**Task statement:** Return exactly and only these lines: the first of the listing through the one containing "speck_edge = 0.02".

**Data shown:**
• • • • • • •

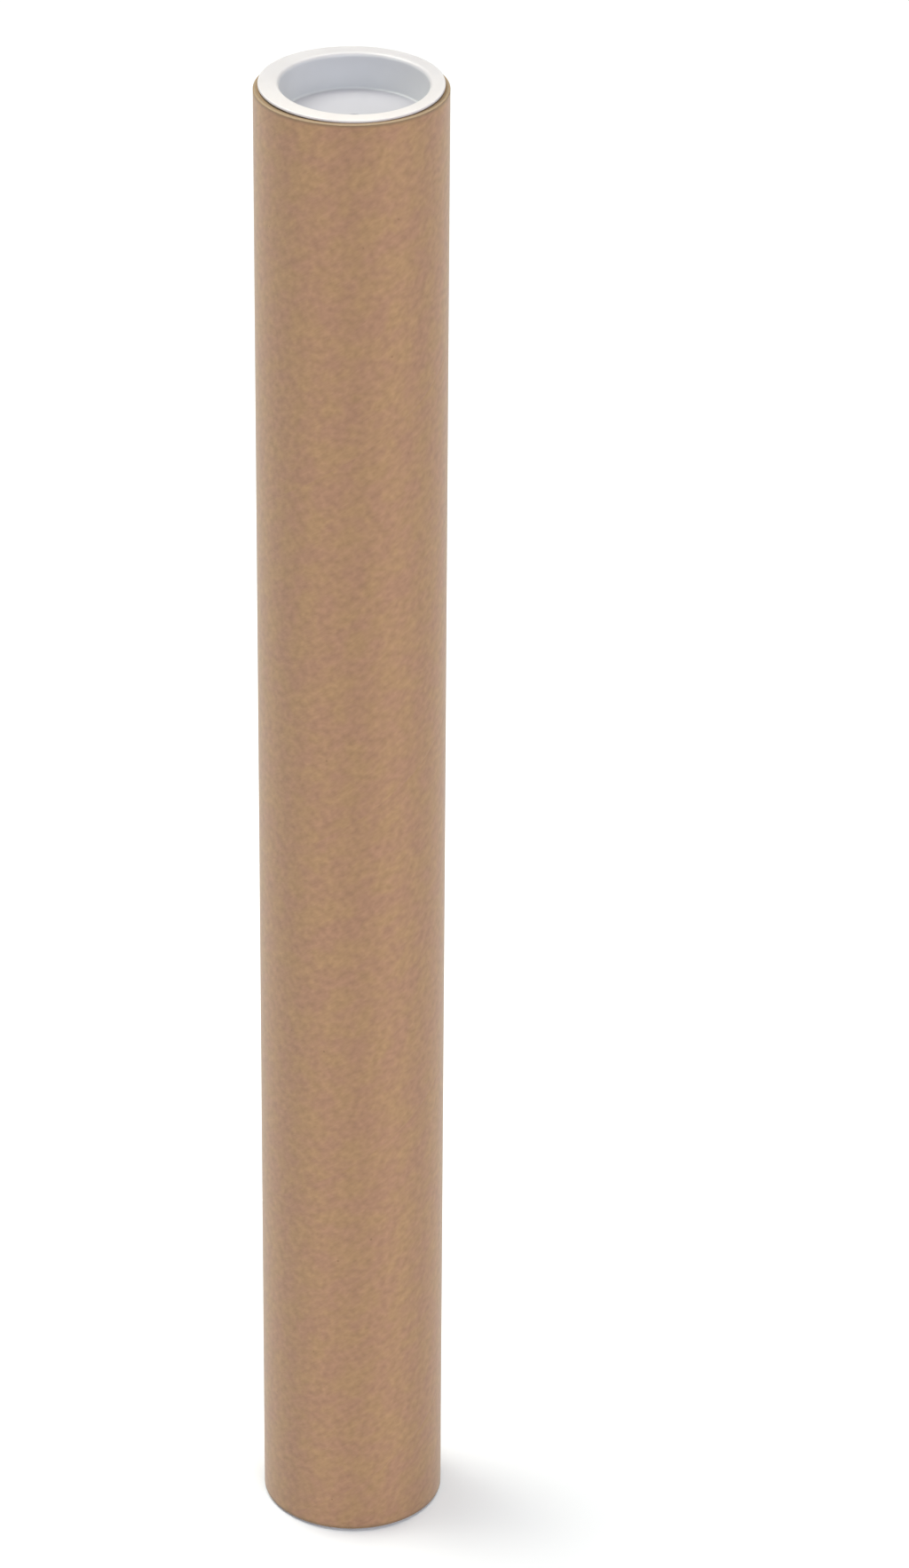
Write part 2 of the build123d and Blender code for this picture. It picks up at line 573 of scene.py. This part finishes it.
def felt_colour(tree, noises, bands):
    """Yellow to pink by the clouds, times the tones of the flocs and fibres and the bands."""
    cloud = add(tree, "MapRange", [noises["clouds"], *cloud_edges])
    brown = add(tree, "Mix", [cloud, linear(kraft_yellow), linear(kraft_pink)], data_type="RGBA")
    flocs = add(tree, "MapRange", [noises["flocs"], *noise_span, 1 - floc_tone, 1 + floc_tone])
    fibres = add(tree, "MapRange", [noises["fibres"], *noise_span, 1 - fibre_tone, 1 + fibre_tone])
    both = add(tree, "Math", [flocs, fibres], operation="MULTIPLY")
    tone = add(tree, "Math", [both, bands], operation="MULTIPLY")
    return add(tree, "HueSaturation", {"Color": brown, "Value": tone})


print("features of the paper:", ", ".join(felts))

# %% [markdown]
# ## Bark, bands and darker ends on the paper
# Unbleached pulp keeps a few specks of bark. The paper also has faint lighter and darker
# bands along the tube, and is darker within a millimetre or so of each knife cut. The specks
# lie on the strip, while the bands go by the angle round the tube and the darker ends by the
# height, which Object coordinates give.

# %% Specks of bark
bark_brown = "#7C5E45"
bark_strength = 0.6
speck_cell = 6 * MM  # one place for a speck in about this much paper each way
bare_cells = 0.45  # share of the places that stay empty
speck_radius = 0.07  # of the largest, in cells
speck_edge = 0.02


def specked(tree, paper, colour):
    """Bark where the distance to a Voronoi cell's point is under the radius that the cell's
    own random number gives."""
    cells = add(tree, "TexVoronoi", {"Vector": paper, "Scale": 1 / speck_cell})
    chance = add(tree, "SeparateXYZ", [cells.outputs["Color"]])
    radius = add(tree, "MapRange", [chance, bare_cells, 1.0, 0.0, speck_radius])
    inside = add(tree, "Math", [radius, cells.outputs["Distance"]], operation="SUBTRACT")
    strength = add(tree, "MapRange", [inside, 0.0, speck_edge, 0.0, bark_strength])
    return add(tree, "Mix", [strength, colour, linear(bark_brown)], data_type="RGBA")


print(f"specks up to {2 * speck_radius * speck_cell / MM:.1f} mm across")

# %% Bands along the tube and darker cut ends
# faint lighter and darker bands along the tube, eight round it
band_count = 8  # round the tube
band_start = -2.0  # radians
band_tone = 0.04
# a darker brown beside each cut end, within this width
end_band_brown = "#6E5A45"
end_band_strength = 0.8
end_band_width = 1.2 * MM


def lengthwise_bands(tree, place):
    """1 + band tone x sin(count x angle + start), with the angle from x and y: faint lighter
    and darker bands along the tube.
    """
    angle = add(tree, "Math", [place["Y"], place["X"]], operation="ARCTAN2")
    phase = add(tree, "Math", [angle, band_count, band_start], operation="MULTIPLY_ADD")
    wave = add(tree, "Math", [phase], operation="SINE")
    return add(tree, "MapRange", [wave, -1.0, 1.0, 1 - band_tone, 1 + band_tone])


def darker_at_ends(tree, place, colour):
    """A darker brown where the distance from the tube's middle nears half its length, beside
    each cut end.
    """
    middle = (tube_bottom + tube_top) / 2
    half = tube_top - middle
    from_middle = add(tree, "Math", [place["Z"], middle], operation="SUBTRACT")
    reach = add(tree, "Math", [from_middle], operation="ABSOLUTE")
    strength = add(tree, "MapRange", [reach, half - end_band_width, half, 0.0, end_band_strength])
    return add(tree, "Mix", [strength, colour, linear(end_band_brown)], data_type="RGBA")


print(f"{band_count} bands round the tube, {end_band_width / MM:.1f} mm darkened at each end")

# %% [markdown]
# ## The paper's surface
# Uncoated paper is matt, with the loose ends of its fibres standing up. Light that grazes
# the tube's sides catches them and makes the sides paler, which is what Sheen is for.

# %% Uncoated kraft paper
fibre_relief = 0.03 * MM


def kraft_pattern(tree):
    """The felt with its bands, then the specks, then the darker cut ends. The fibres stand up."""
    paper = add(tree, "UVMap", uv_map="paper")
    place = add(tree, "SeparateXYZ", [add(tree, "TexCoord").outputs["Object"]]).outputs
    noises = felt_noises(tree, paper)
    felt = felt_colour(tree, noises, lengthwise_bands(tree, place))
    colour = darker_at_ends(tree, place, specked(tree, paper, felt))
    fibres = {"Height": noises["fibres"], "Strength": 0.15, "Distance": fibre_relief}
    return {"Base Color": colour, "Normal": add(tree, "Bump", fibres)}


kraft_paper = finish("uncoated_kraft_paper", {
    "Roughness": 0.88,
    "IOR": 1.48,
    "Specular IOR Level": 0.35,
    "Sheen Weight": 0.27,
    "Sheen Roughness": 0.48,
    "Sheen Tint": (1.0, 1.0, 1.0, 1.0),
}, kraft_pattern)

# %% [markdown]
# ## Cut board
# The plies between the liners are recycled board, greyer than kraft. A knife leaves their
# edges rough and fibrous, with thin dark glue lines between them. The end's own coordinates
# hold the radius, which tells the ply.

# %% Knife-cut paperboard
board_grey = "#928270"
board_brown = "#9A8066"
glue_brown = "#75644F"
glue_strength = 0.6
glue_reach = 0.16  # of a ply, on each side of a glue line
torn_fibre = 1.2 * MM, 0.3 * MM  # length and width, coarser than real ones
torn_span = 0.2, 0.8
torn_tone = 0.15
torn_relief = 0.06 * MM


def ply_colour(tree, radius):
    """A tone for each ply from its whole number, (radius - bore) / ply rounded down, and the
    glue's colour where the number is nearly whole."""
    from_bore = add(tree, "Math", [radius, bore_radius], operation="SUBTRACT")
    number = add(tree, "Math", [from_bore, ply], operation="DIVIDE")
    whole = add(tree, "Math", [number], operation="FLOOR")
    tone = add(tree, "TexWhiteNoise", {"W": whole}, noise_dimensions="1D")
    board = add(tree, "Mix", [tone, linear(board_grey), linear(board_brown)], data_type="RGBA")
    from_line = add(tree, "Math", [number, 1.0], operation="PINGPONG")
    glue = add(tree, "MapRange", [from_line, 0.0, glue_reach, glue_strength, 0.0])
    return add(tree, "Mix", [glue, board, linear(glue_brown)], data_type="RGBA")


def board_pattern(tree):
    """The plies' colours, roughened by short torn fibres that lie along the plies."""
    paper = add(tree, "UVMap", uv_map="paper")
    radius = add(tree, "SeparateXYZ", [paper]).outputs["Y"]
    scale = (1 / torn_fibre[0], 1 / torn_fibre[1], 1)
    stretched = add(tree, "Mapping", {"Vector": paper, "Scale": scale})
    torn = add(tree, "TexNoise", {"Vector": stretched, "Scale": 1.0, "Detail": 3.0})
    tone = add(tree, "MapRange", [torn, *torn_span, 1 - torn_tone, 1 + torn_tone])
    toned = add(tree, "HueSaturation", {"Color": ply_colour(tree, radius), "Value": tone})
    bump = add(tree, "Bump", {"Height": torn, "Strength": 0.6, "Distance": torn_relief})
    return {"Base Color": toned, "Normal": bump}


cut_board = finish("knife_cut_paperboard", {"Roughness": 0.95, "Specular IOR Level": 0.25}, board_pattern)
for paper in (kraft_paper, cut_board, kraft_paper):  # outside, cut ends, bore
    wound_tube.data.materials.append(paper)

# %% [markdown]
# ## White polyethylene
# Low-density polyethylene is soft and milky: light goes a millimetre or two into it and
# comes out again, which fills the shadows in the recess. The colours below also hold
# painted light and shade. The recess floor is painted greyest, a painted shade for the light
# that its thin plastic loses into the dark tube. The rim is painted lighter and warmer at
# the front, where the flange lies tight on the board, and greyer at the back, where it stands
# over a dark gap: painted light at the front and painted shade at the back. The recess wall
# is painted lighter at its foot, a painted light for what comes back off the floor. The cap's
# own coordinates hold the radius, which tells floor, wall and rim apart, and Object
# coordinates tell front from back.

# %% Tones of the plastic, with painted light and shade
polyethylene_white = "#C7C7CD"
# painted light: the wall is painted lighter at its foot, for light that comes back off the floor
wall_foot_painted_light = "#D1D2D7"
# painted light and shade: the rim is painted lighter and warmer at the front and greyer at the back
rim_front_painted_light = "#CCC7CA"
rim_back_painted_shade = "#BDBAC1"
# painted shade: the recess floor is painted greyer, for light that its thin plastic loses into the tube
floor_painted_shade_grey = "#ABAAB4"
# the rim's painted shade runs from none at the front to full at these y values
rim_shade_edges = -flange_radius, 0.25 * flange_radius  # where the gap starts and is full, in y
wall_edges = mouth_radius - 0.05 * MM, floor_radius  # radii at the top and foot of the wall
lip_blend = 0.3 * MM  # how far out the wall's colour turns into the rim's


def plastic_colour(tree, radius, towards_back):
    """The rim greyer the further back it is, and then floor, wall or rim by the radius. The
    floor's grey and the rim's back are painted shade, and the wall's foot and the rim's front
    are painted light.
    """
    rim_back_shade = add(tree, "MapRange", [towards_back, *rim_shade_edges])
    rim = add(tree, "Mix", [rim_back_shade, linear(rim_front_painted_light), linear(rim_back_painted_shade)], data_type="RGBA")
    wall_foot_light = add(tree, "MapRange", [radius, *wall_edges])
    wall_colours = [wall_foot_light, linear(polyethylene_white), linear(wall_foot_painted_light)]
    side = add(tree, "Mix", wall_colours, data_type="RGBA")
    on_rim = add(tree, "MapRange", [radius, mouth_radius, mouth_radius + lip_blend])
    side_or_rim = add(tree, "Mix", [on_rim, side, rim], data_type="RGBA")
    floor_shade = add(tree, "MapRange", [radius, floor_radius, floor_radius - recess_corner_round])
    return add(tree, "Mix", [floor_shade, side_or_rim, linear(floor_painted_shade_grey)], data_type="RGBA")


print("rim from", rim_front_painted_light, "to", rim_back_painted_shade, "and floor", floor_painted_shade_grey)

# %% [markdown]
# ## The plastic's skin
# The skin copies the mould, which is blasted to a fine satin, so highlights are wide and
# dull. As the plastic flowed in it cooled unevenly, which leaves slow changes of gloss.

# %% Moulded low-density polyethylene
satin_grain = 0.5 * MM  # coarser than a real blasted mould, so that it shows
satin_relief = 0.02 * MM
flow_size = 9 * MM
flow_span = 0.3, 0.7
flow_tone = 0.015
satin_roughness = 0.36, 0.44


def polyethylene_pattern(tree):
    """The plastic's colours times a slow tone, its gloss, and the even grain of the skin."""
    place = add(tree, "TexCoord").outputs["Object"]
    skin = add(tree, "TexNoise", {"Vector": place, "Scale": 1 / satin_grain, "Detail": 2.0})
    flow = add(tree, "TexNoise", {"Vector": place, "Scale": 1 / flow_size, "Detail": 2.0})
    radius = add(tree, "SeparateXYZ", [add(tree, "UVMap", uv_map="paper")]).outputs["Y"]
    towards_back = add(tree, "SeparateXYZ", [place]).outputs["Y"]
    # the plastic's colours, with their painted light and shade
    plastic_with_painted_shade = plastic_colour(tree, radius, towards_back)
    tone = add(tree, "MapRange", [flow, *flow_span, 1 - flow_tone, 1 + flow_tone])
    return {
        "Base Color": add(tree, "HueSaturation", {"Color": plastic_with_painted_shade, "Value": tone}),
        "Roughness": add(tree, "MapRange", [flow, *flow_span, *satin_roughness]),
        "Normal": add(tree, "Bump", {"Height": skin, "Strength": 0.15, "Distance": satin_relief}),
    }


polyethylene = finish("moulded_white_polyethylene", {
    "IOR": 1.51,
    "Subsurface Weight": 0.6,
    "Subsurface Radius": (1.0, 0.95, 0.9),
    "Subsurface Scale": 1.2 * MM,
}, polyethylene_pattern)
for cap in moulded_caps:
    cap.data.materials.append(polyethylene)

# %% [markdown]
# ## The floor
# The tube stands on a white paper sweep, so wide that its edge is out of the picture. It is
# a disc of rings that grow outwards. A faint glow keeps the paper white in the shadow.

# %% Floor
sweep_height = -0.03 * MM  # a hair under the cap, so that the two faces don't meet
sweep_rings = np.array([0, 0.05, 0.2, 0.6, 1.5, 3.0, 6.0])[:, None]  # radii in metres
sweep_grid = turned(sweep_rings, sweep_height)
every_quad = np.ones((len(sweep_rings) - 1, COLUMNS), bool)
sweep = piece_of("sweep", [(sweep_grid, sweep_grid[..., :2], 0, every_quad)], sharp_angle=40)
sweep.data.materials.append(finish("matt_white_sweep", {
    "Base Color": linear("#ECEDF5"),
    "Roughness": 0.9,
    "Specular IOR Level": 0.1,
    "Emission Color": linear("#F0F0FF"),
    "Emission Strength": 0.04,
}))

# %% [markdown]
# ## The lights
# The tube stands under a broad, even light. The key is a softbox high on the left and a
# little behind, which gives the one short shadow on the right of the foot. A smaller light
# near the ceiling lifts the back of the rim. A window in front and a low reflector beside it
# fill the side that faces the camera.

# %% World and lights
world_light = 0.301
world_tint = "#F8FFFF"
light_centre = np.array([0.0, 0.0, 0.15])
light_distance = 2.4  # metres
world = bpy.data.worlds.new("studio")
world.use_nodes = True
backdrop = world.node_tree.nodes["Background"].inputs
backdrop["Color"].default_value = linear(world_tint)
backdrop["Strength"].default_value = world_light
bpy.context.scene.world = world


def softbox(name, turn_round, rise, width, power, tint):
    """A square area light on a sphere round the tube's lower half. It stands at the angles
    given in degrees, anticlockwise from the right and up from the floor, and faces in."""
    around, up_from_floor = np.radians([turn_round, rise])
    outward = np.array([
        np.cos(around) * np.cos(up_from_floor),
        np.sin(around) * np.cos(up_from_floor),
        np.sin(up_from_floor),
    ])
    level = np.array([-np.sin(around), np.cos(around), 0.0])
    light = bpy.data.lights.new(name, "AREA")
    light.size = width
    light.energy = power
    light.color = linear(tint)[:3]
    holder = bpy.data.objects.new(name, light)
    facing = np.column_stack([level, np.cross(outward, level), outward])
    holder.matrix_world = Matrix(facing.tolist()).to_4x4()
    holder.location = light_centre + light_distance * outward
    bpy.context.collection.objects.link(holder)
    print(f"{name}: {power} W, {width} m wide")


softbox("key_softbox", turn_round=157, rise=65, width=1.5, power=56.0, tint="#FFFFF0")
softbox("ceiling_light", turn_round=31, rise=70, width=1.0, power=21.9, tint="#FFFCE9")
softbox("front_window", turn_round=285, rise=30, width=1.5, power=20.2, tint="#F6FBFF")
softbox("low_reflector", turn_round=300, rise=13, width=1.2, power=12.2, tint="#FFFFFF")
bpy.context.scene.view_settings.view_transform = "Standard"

• • • • • • •

**Answer for this exercise:**
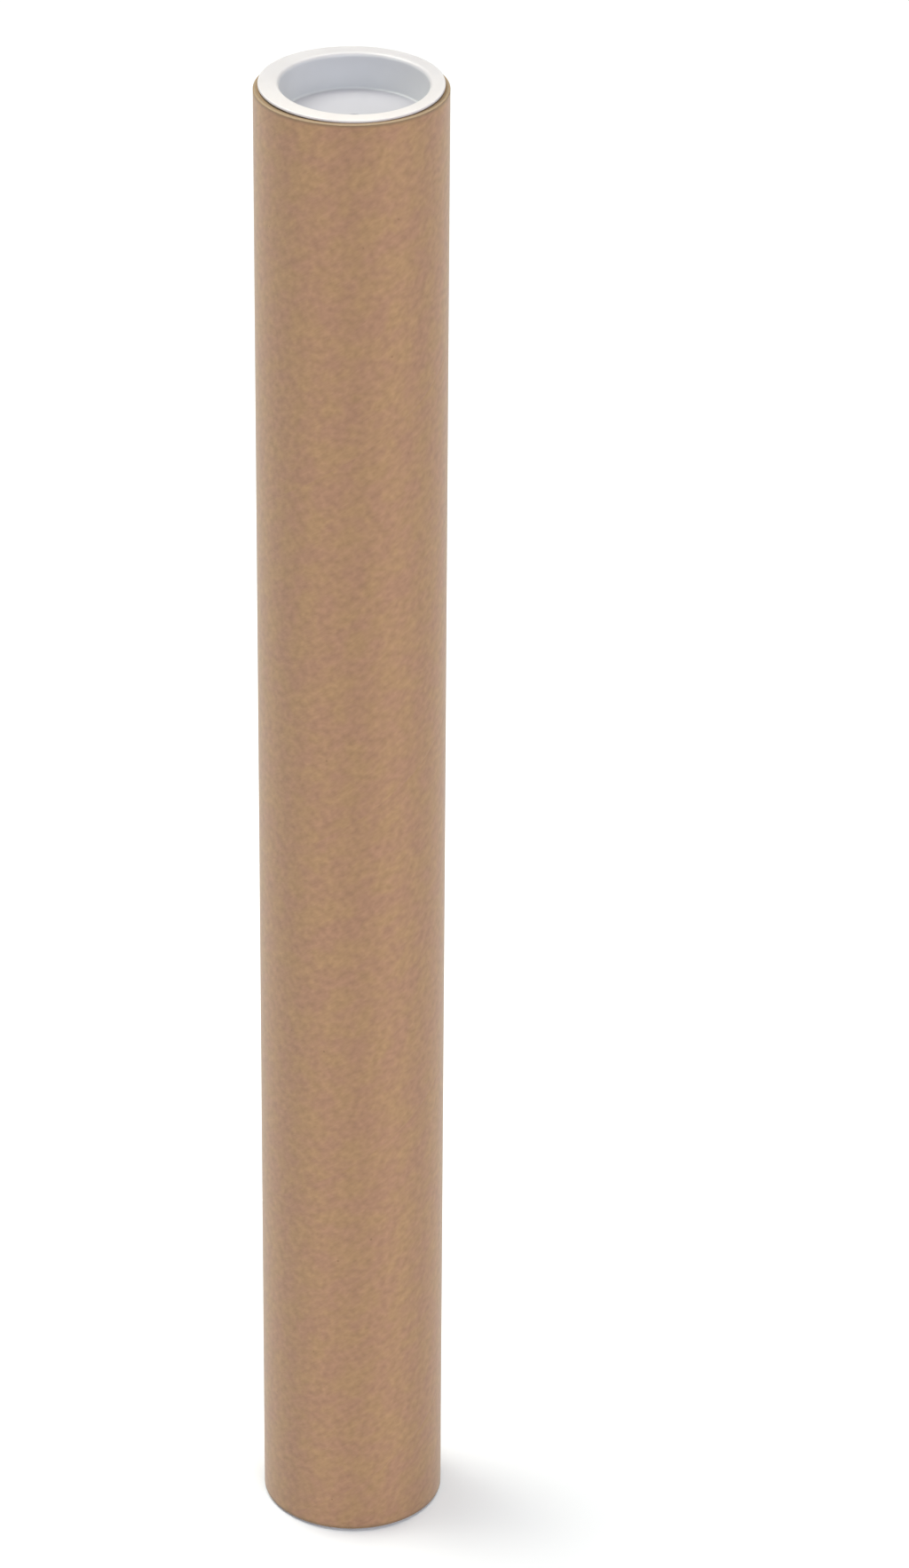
Write part 2 of the build123d and Blender code for this picture. It picks up at line 573 of scene.py. This part finishes it.
def felt_colour(tree, noises, bands):
    """Yellow to pink by the clouds, times the tones of the flocs and fibres and the bands."""
    cloud = add(tree, "MapRange", [noises["clouds"], *cloud_edges])
    brown = add(tree, "Mix", [cloud, linear(kraft_yellow), linear(kraft_pink)], data_type="RGBA")
    flocs = add(tree, "MapRange", [noises["flocs"], *noise_span, 1 - floc_tone, 1 + floc_tone])
    fibres = add(tree, "MapRange", [noises["fibres"], *noise_span, 1 - fibre_tone, 1 + fibre_tone])
    both = add(tree, "Math", [flocs, fibres], operation="MULTIPLY")
    tone = add(tree, "Math", [both, bands], operation="MULTIPLY")
    return add(tree, "HueSaturation", {"Color": brown, "Value": tone})


print("features of the paper:", ", ".join(felts))

# %% [markdown]
# ## Bark, bands and darker ends on the paper
# Unbleached pulp keeps a few specks of bark. The paper also has faint lighter and darker
# bands along the tube, and is darker within a millimetre or so of each knife cut. The specks
# lie on the strip, while the bands go by the angle round the tube and the darker ends by the
# height, which Object coordinates give.

# %% Specks of bark
bark_brown = "#7C5E45"
bark_strength = 0.6
speck_cell = 6 * MM  # one place for a speck in about this much paper each way
bare_cells = 0.45  # share of the places that stay empty
speck_radius = 0.07  # of the largest, in cells
speck_edge = 0.02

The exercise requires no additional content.